### EXERCISE TASK
Return the first line, the line containing "of the cabinet.", and every line between them, exactly as they stand.
┌─ INPUT RECORDS
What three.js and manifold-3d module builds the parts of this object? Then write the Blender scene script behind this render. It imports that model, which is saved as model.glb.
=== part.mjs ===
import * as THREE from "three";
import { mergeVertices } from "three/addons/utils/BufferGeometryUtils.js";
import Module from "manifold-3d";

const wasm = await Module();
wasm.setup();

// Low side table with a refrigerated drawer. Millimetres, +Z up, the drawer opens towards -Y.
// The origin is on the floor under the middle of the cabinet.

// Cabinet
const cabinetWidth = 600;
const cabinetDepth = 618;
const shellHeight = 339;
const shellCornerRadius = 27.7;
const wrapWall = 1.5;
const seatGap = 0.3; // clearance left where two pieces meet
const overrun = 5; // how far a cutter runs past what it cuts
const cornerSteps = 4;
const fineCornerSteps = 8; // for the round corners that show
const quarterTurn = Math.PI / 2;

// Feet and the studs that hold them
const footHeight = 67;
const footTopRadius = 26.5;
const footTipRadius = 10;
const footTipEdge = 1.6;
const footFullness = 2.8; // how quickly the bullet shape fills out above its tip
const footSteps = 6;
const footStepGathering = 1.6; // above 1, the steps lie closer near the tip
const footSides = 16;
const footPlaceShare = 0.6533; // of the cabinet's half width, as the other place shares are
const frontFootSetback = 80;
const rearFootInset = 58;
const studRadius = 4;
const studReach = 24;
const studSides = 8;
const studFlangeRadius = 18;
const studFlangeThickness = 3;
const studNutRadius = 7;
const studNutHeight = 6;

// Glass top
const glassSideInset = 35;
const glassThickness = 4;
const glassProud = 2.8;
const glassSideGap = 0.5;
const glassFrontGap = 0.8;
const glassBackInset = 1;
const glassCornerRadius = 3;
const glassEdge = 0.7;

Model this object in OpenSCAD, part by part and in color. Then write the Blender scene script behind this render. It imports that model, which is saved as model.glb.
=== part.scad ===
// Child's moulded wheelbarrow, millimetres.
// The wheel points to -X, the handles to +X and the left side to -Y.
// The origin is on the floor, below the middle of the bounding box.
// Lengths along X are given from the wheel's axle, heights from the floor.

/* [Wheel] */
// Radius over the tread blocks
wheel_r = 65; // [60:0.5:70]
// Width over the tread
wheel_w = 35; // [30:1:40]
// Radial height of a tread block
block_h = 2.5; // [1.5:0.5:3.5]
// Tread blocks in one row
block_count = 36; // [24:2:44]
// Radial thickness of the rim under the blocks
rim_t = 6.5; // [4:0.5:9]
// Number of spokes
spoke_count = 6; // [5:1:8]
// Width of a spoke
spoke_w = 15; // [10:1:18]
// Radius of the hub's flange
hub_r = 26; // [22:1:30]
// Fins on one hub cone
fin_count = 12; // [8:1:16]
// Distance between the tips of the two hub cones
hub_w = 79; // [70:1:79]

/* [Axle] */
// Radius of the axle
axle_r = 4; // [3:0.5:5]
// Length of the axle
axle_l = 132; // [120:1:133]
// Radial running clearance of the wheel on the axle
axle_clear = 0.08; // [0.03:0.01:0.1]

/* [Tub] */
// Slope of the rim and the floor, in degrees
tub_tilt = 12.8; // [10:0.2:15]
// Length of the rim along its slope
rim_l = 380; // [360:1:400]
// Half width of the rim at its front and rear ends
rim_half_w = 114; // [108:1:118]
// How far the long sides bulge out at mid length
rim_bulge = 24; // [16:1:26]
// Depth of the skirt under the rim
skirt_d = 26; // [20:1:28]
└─
### REPLY TO THE TASK
What three.js and manifold-3d module builds the parts of this object? Then write the Blender scene script behind this render. It imports that model, which is saved as model.glb.
=== part.mjs ===
import * as THREE from "three";
import { mergeVertices } from "three/addons/utils/BufferGeometryUtils.js";
import Module from "manifold-3d";

const wasm = await Module();
wasm.setup();

// Low side table with a refrigerated drawer. Millimetres, +Z up, the drawer opens towards -Y.
// The origin is on the floor under the middle of the cabinet.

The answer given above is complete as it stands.